Putting Limits on the Taxin' and Spendin'
Robert Hawley sent along a link to this story in Sunday's Washington Post about some "tax activists" in two counties in Maryland who are pushing for a referendum to cap property taxes and, in one county, to roll back a recent increase in the county income tax. Yes, they have a county income tax there. Can you imagine such a thing? The WaPo story is dripping with bias against such tax-limitation efforts, portraying the anti-tax activists as "angry" and fiscally irresponsible while devoting numerous paragraphs to the views of government officials who warn of dark consequences if the referendums get on the ballot and are approved by voters.
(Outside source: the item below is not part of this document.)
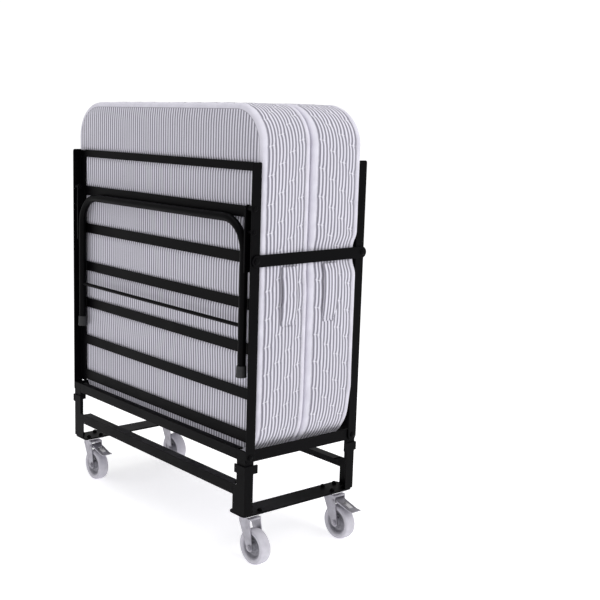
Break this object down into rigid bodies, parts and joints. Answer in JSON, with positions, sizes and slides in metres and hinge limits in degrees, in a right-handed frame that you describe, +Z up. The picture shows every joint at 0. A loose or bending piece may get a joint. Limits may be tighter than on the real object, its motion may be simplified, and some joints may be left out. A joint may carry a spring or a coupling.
{
  "type": "folding cot",
  "caption": "Rollaway folding bed stored upright: split striped mattress between two slatted steel decks that hinge on a castored cart, with fold-out legs.",
  "frame": {"origin": "on the floor under the middle of the folded bed's bounding box", "axes": "+X along the 920 mm side, towards the side that the casters trail to and that carries the latch bar; +Y through the folded thickness, from the front deck to the rear deck; +Z up"},
  "size_m": [0.985, 0.4218, 1.25],
  "materials": {
    "black_coat": "satin black powder coat",
    "zinc_fittings": "zinc plated, dull",
    "wheel_hub": "moulded grey plastic",
    "tread": "pale grey solid rubber",
    "foot_rubber": "matt black rubber",
    "ticking": "woven cotton ticking, pale with grey-blue stripes, white taped edges"
  },
  "bodies": {
    "cart": {"cart_leg_front_left": "black_coat", "cart_leg_front_right": "black_coat", "cart_leg_rear_left": "black_coat", "cart_leg_rear_right": "black_coat", "cart_top_rail_front": "black_coat", "cart_top_rail_rear": "black_coat", "cart_lower_rail_front": "black_coat", "cart_lower_rail_rear": "black_coat", "cart_short_rail_left": "black_coat", "cart_short_rail_right": "black_coat", "base_plate_left": "black_coat", "base_plate_right": "black_coat", "caster_plate_front_left": "zinc_fittings", "caster_plate_front_right": "zinc_fittings", "caster_plate_rear_left": "zinc_fittings", "caster_plate_rear_right": "zinc_fittings"},
    "front_deck": {"front_side_rail_left": "black_coat", "front_side_rail_right": "black_coat", "front_bottom_slat": "black_coat", "front_slat_1": "black_coat", "front_slat_2": "black_coat", "front_slat_3": "black_coat", "front_slat_4": "black_coat", "front_slat_5": "black_coat", "front_end_rail": "black_coat"},
    "front_leg": {"front_u_leg": "black_coat", "front_foot_cap_left": "foot_rubber", "front_foot_cap_right": "foot_rubber"},
    "front_mattress_half": {"front_mattress": "ticking"},
    "rear_deck": {"rear_side_rail_left": "black_coat", "rear_side_rail_right": "black_coat", "rear_bottom_slat": "black_coat", "rear_slat_1": "black_coat", "rear_slat_2": "black_coat", "rear_slat_3": "black_coat", "rear_slat_4": "black_coat", "rear_slat_5": "black_coat", "rear_end_rail": "black_coat"},
    "rear_leg": {"rear_u_leg": "black_coat", "rear_foot_cap_left": "foot_rubber", "rear_foot_cap_right": "foot_rubber"},
    "rear_mattress_half": {"rear_mattress": "ticking"},
    "latch": {"latch_bar": "black_coat"},
    "caster_front_left": {"caster_fork_front_left": "zinc_fittings"},
    "wheel_front_left": {"wheel_hub_front_left": "wheel_hub", "tyre_front_left": "tread"},
    "caster_front_right": {"caster_fork_front_right": "zinc_fittings"},
    "wheel_front_right": {"wheel_hub_front_right": "wheel_hub", "tyre_front_right": "tread"},
    "caster_rear_left": {"caster_fork_rear_left": "zinc_fittings"},
    "wheel_rear_left": {"wheel_hub_rear_left": "wheel_hub", "tyre_rear_left": "tread"},
    "caster_rear_right": {"caster_fork_rear_right": "zinc_fittings"},
    "wheel_rear_right": {"wheel_hub_rear_right": "wheel_hub", "tyre_rear_right": "tread"},
    "brake_front_left": {"brake_pedal_front_left": "zinc_fittings"},
    "brake_rear_right": {"brake_pedal_rear_right": "zinc_fittings"}
  },
  "joints": [
    {"name": "front_deck_fold", "type": "hinge", "parent": "cart", "child": "front_deck", "pos_m": [-0.028, -0.1915, 0.31], "axis": [1, 0, 0], "range_deg": [0, 90]},
    {"name": "rear_deck_fold", "type": "hinge", "parent": "cart", "child": "rear_deck", "pos_m": [-0.028, 0.1915, 0.31], "axis": [-1, 0, 0], "range_deg": [0, 90]},
    {"name": "front_mattress_slide", "type": "slide", "parent": "front_deck", "child": "front_mattress_half", "axis": [0, 0, -1], "range_m": [0, 0.1795]},
    {"name": "rear_mattress_slide", "type": "slide", "parent": "rear_deck", "child": "rear_mattress_half", "axis": [0, 0, -1], "range_m": [0, 0.1795]},
    {"name": "front_leg_fold", "type": "hinge", "parent": "front_deck", "child": "front_leg", "pos_m": [-0.028, -0.195, 0.981], "axis": [-1, 0, 0], "range_deg": [0, 140]},
    {"name": "rear_leg_fold", "type": "hinge", "parent": "rear_deck", "child": "rear_leg", "pos_m": [-0.028, 0.195, 0.981], "axis": [1, 0, 0], "range_deg": [0, 140]},
    {"name": "latch_bar_lift", "type": "hinge", "parent": "front_deck", "child": "latch", "pos_m": [0.4348, -0.188, 0.844], "axis": [1, 0, 0], "range_deg": [0, 75]},
    {"name": "caster_swivel_front_left", "type": "hinge", "parent": "cart", "child": "caster_front_left", "pos_m": [-0.4485, -0.16, 0.1296], "axis": [0, 0, 1], "continuous": true},
    {"name": "wheel_roll_front_left", "type": "hinge", "parent": "caster_front_left", "child": "wheel_front_left", "pos_m": [-0.4165, -0.16, 0.05], "axis": [0, 1, 0], "continuous": true},
    {"name": "brake_press_front_left", "type": "hinge", "parent": "caster_front_left", "child": "brake_front_left", "pos_m": [-0.4245, -0.16, 0.115], "axis": [0, 1, 0], "range_deg": [0, 16]},
    {"name": "caster_swivel_front_right", "type": "hinge", "parent": "cart", "child": "caster_front_right", "pos_m": [0.3925, -0.16, 0.1296], "axis": [0, 0, 1], "continuous": true},
    {"name": "wheel_roll_front_right", "type": "hinge", "parent": "caster_front_right", "child": "wheel_front_right", "pos_m": [0.4245, -0.16, 0.05], "axis": [0, 1, 0], "continuous": true},
    {"name": "caster_swivel_rear_left", "type": "hinge", "parent": "cart", "child": "caster_rear_left", "pos_m": [-0.4485, 0.16, 0.1296], "axis": [0, 0, 1], "continuous": true},
    {"name": "wheel_roll_rear_left", "type": "hinge", "parent": "caster_rear_left", "child": "wheel_rear_left", "pos_m": [-0.4165, 0.16, 0.05], "axis": [0, 1, 0], "continuous": true},
    {"name": "caster_swivel_rear_right", "type": "hinge", "parent": "cart", "child": "caster_rear_right", "pos_m": [0.3925, 0.16, 0.1296], "axis": [0, 0, 1], "continuous": true},
    {"name": "wheel_roll_rear_right", "type": "hinge", "parent": "caster_rear_right", "child": "wheel_rear_right", "pos_m": [0.4245, 0.16, 0.05], "axis": [0, 1, 0], "continuous": true},
    {"name": "brake_press_rear_right", "type": "hinge", "parent": "caster_rear_right", "child": "brake_rear_right", "pos_m": [0.4165, 0.16, 0.115], "axis": [0, 1, 0], "range_deg": [0, 16]}
  ],
  "couplings": [
    {"joint": "front_mattress_slide", "follows": "front_deck_fold", "m_per_rad": 0.114},
    {"joint": "rear_mattress_slide", "follows": "rear_deck_fold", "m_per_rad": 0.114}
  ]
}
But it also has this encouraging news about grassroots activism against ever-rising taxes:

Ballot questions to limit taxes became popular in the 1970s, when voters in Prince George's and in California approved controversial caps on property-tax rates. Similar referendums surfaced across the country - including in several counties in Maryland - in the early 1990s, but the pace has since slowed in many states. Today, as more local officials look to raise revenue to bail out recession-strapped budgets, government experts predict the backlash will be another sustained push for voter-imposed tax limits.

"It is spiking back up, from what we can tell," said M. Dane Waters, president of the Initiative and Referendum Institute, a nonpartisan research organization that tracks ballot referendums. "The trend seems to be as the local governments start trying to get more money, some citizens say, 'We want to stop that.' "

Montgomery and Howard are two of the 13 Maryland counties that raised taxes this year. Nationwide, about 25 percent of cities planned to raise property taxes this year, according to a February survey by the National League of Cities. The increases are causing an uptick in the number of ballot initiatives seeking voter-imposed tax limits, including efforts in Wisconsin, Georgia and Tennessee. Waters said voters approve about half of tax referendums that make it onto the ballot.

"In our estimation, this could very well mark the third phase of the modern tax revolt," said Peter Sepp, a vice president of the National Taxpayers Union, who said the first two phases were California's Proposition 13 in 1978 and the anti-tax efforts of the early 1990s. "We are seeing this effort spring up on a county-by-county, city-by-city basis."
The third wave of the tax revolt. An anti-tax environment in states coast to coast even in ultra-Democratic Maryland. Seems to me that will not make an "I'll raise taxes!" candidate like Howard Dean very happy.

FYI: Sepp and the I&R Institute are among the many sources of information I relied on in writing this white paper about the Taxpayers Bill of Rights in Colorado and why a similar constitutional amendment would ensure fiscal discipline in Tennessee's state budget.